3 years ago

Validation of small Kepler transiting planet candidates in or near the habitable zone.

Erik A. Petigura, Mark E. Everett, Steve B. Howell, Thomas Barclay, Guillermo Torres, Elliott P. Horch, David W. Latham, Justin R. Crepp, Jon M. Jenkins, Stephen R. Kane, Jason F. Rowe, Andrew W. Howard, Elisa V. Quintana, Natalie M. Batalha, Lars A. Buchhave, William J. Borucki, David R. Ciardi, Howard T. Isaacson, Christopher E. Henze

A main goal of NASA's Kepler Mission is to establish the frequency of potentially habitable Earth-size planets (eta Earth). Relatively few such candidates identified by the mission can be confirmed to be rocky via dynamical measurement of their mass.
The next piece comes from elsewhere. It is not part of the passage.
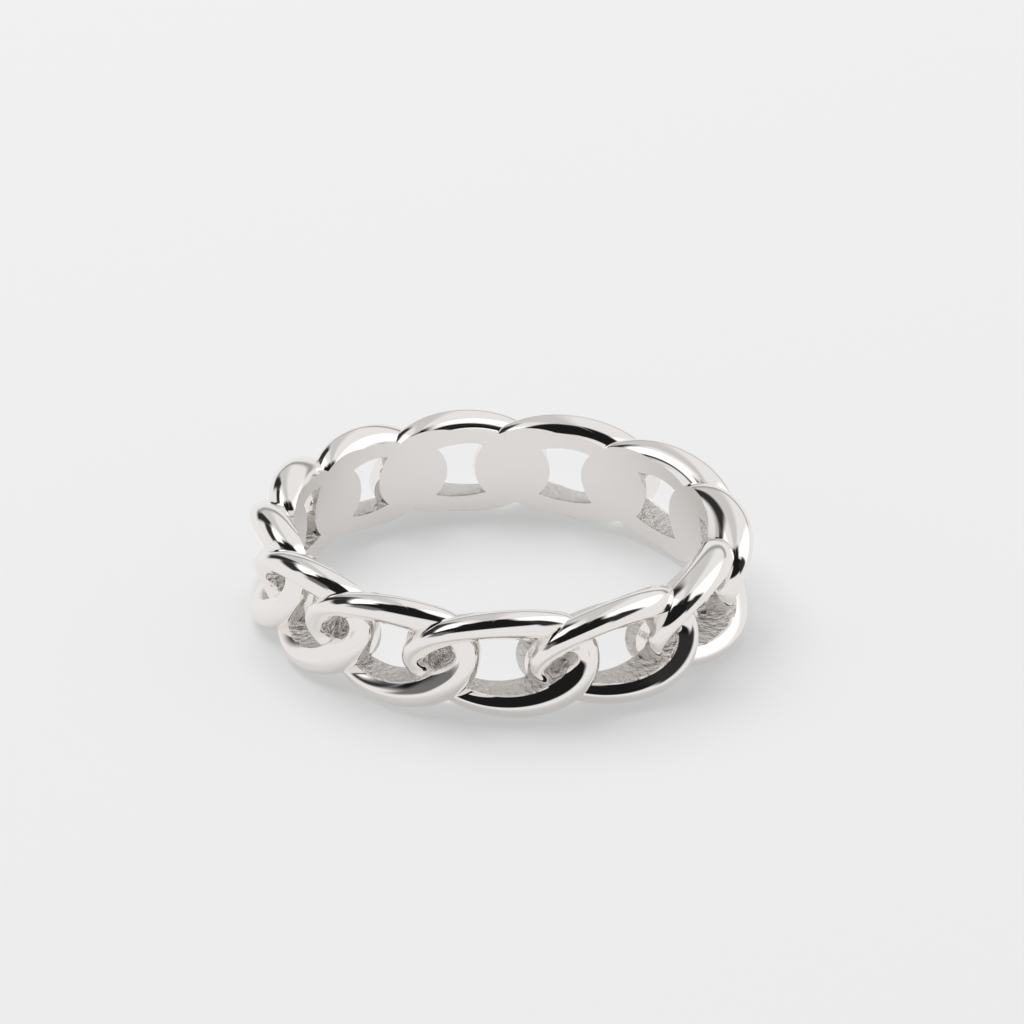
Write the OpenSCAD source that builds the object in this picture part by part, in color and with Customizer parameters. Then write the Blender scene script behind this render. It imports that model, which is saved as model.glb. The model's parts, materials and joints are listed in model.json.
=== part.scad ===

Here we report an effort to validate 18 of them statistically using the BLENDER technique, by showing that the likelihood they are true planets is far greater than that of a false positive. Our analysis incorporates follow-up observations including high-resolution optical and near-infrared spectroscopy, high-resolution imaging, and information from the analysis of the flux centroids of the Kepler observations themselves. While many of these candidates have been previously validated by others, the confidence levels reported typically ignore the possibility that the planet may transit a different star than the target along the same line of sight. If that were the case, a planet that appears small enough to be rocky may actually be considerably larger and therefore less interesting from the point of view of habitability. We take this into consideration here, and are able to validate 15 of our candidates at a 99.73% (3 sigma) significance level or higher, and the other three at slightly lower confidence. We characterize the GKM host stars using available ground-based observations and provide updated parameters for the planets, with sizes between 0.8 and 2.9 Earth radii. Seven of them (KOI-0438.02, 0463.01, 2418.01, 2626.01, 3282.01, 4036.01, and 5856.01) have a better than 50% chance of being smaller than 2 Earth radii and being in the habitable zone of their host stars.